Read the data and repeat all of it exactly.

=== Given information ===

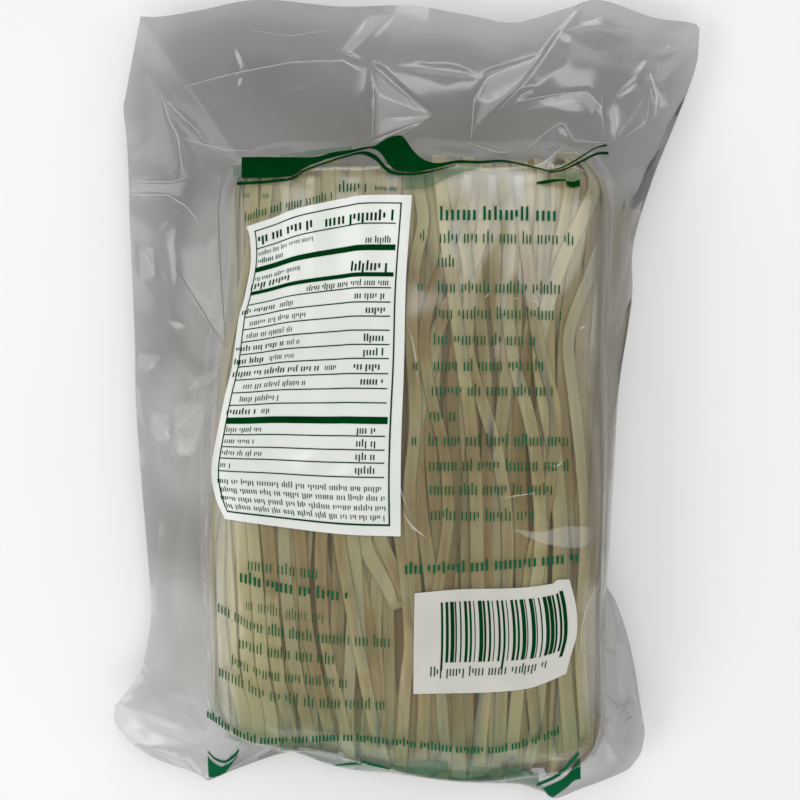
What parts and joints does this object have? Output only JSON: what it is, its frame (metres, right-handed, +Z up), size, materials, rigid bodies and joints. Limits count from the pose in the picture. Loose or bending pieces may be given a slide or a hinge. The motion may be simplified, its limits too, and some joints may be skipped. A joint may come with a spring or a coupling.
{
  "type": "bag of dried flat rice noodles",
  "caption": "Clear sealed film bag tightly round a block of dried flat rice noodles, slack and creased at its edges, lying flat with its printed back up.",
  "frame": {"origin": "centre of the bag's bounding box on the surface it lies on", "axes": "+X across the bag to the right of the printed side, +Y along the noodles towards the bag's empty top end, +Z up through the printed side"},
  "size_m": [0.1924, 0.2604, 0.0438],
  "materials": {
    "clear_film": "gloss",
    "rice_noodle": "satin",
    "green_ink": "gloss",
    "white_ink": "gloss"
  },
  "bodies": {
    "root": {"noodle_pack": "clear_film"}
  },
  "joints": []
}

===

> _Reply to the exercise_
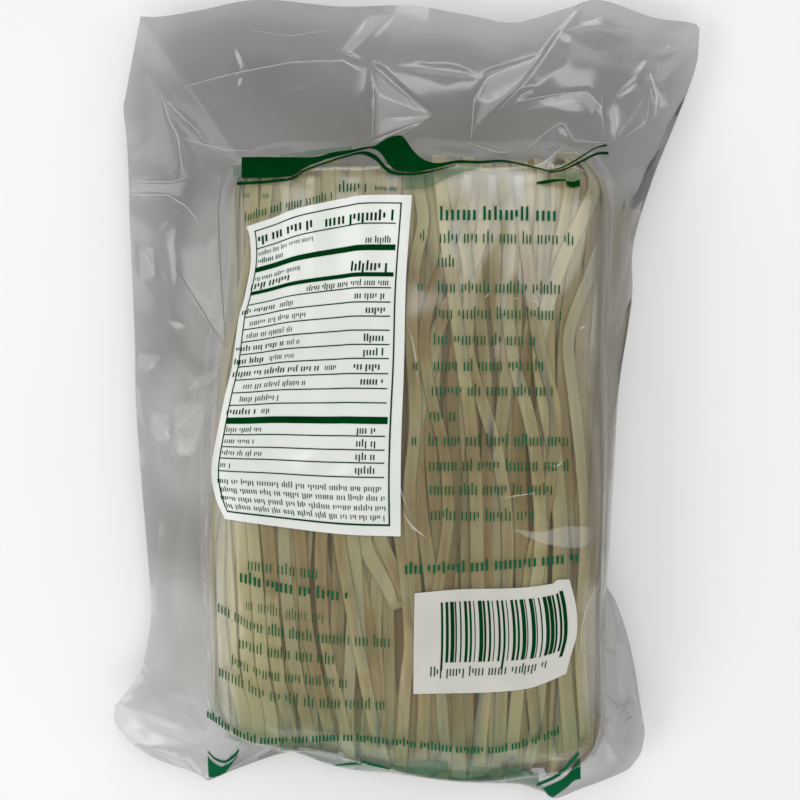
What parts and joints does this object have? Output only JSON: what it is, its frame (metres, right-handed, +Z up), size, materials, rigid bodies and joints. Limits count from the pose in the picture. Loose or bending pieces may be given a slide or a hinge. The motion may be simplified, its limits too, and some joints may be skipped. A joint may come with a spring or a coupling.
{
  "type": "bag of dried flat rice noodles",
  "caption": "Clear sealed film bag tightly round a block of dried flat rice noodles, slack and creased at its edges, lying flat with its printed back up.",
  "frame": {"origin": "centre of the bag's bounding box on the surface it lies on", "axes": "+X across the bag to the right of the printed side, +Y along the noodles towards the bag's empty top end, +Z up through the printed side"},
  "size_m": [0.1924, 0.2604, 0.0438],
  "materials": {
    "clear_film": "gloss",
    "rice_noodle": "satin",
    "green_ink": "gloss",
    "white_ink": "gloss"
  },
  "bodies": {
    "root": {"noodle_pack": "clear_film"}
  },
  "joints": []
}